Now, Actions are not done as soon as they are requested. When you tell anaconda to create a /dev/sda1 partition of 500 MB and put /boot on it, it doesn’t go off and do that right away. It creates at least two actions (a create for /dev/sda1 and a create for the /boot filesystem) and adds them to a tree of actions to be performed. It’s only after you do all your other partitioning selections and press “Write to Disk” that the Actions get performed. And of course, it’s not quite that simple. As you can imagine, Actions have some specific order to them. You can’t create /boot before you create /dev/sda1. Creating /boot might also require deleting whatever was there beforehand. This ordering can get quite complex in a hurry, depending on what you’ve got on the disks and what you tell anaconda to do. RAID and encryption adds a whole new layer of Actions on top, for instance.

Figuring this order out requires a sort function. Unfortunately, our existing Action sorting function is pretty rough. We were in a hurry for a lot of the storage rewrite towards the end, so the sort function just sort of grew and grew until it became really hard to follow. Also, as I have implied from calling it a “sort function”, it was really just one giant function instead of using proper OO design to separate out the sorting concepts into each individual Action class. The latter is how you commonly see things designed, especially in Python by giving every class a __cmp__ method.

dlehman’s patches finally kill the horrors of the old pruneActions and sortActions, moving the logic of action comparison into requires() and obsoletes() methods on each Action class. It’s then a simple matter of using the One True Sort - the topological sort (or tsort) - on all the Actions and running the result. tsort is a very well understood sorting algorithm that converts a tree into a list, so it does exactly what we want.

The patch set introduces many more lines than it removes, but you need to look closer. The majority of the additions are test cases, while the actual code size shrinks. I also expect this to fix up a lot of bugs where we try to make things out of order, too. It should at least make them much easier to spot.

A crazy new idea

What’s a work week without some big new idea that will change everything around? This time, it’s killing the split media installs. Split media is simply the six or seven disc CD set. You may be wondering what could possibly be wrong with split media and if we’re just bored and looking for code to delete. While it’s true that we’re always looking for code to delete (fewer lines = fewer bugs), split media does have some serious problems.

First, it causes problems for anaconda. When you install packages, they get grouped together into an RPM transaction. Within that transaction, we can check that there aren’t two packages with the same files (a file conflict), that you have enough space to install everything in the set, and so on. Installing from the DVD is one single large transaction. Every use of yum to install on the command line is an individual transaction. CDs complicate the situation. Because each CD only contains some of the packages, each CD ends up being its own transaction.
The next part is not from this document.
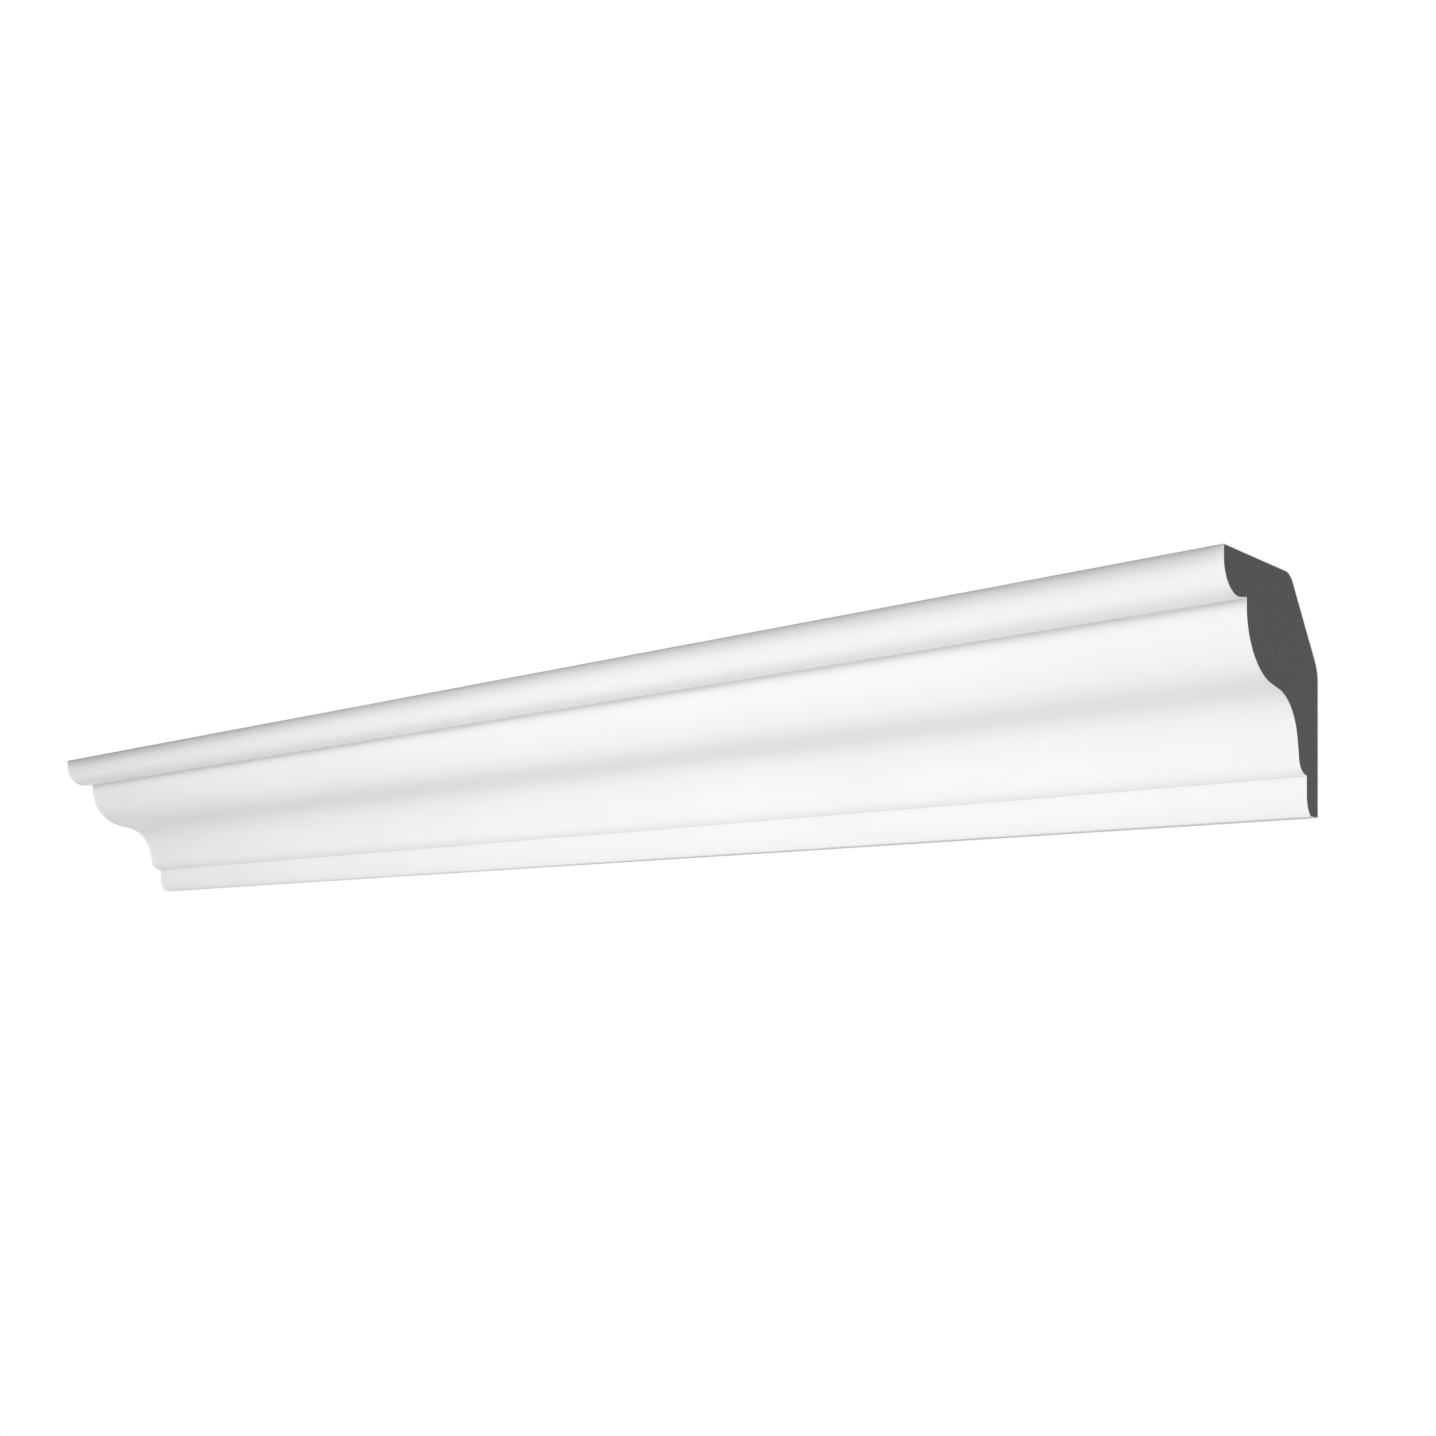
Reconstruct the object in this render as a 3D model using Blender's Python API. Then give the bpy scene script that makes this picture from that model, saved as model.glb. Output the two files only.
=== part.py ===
"""Plain crown moulding, a cornice for the corner between a wall and a ceiling.

One straight length of one profile, cut square at both ends. The wall is the plane Y = 0 and the
moulding stands out from it towards -Y. X runs along the moulding and +Z is up. The origin is the
centre of the flat that lies on the wall. Sizes are in metres and angles in degrees.
"""
import math

import bmesh
import bpy

# Length of the piece
LENGTH = 1.000

# Members of the face, from the foot at the wall up to the ceiling
UNDERSIDE_WIDTH = 0.0082
FOOT_ROUND_RADIUS = 0.0122
FOOT_ROUND_TURN = 50.0
FOOT_FILLET_HEIGHT = 0.0084
STEP_RADIUS = 0.0085
BAND_LENGTH = 0.0078
BAND_LEAN = 12.0
CAVETTO_RADIUS = 0.0232
OGEE_FLAT_LENGTH = 0.0080
OGEE_FLAT_SLOPE = 10.0
OVOLO_RADIUS = 0.0296
FRIEZE_FILLET_HEIGHT = 0.0033
SOFFIT_WIDTH = 0.0052
SOFFIT_DROOP = 10.0
NOSE_RADIUS = 0.0138
NOSE_FILLET_HEIGHT = 0.0056

# Slanted cut that clears the corner of the room, behind the moulding, and its two rounded corners
CORNER_CUT_DEPTH = 0.0300
CORNER_CUT_HEIGHT = 0.0385
CEILING_CORNER_RADIUS = 0.0100
WALL_CORNER_RADIUS = 0.0150

# Longest stretch of a curve that one flat facet takes
FACET_LENGTH = 0.0010

# Edges that turn by more than this stay crisp under smooth shading
CRISP_ANGLE = 20.0

COAT_WHITE = (0.80, 0.79, 0.795, 1.0)
COAT_ROUGHNESS = 0.55
CORE_GREY = (0.092, 0.087, 0.089, 1.0)
CORE_ROUGHNESS = 0.9

OUTWARD = 0.0
UPWARD = 90.0
INWARD = 180.0
DOWNWARD = 270.0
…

This is a big problem. It means that if a package on CD#2 has the same file as a package from CD#1, we can’t detect that until we’re processing CD#2. Or, we could be in the middle of installing from CD#5 when you run out of disk space. Oops - nothing we can do about it now except tell you to reboot and pick less stuff next time. There’s a bug for this somewhere, but I cannot find it.

Second, it causes problems for rel-eng. The above transaction stuff gets even more annoying when you consider that certain packages have scripts that run at the end of the transaction and expect everything needed for the script to run to have been installed. A prime example of this is the kernel and dracut. In order to make the initrd so you can boot after installation, every program needed to access your root filesystem must have been installed as part of the same transaction as the kernel and dracut. This includes LVM (default partitioning does LVM, after all), perhaps RAID tools, perhaps encryption tools, perhaps multipath tools, and so on. If all that stuff isn’t on CD#1, you are left with a system that doesn’t boot.

The fix is to have the distribution composing tools force certain packages to be on CD#1. And any time you have a hard-coded list in a program, you’re asking for maintenance troubles in the future. There’s also a cascading problem here where forcing some packages onto CD#1 makes that disc larger than the 700 MB CD size limit. Hopefully some packages can spill over to CD#2, but this may not be possible due to package dependencies. In that case, the only option is to remove some packages from the release media.

We always hit these problems at the very last minute, too. It’s just time for split media to go. We currently offer the complete DVD, a single live install CD, and a minimal boot.iso that can be used to network install. My hope is that the split media user base is getting smaller all the time as they look at these other methods that require fewer discs.


As a followup to last week’s edition, it’s worth mentioning that I committed my series of install.img killing patches. So, all rawhide trees and F15 trees will ship without that file. Don’t panic if you don’t see an install.img.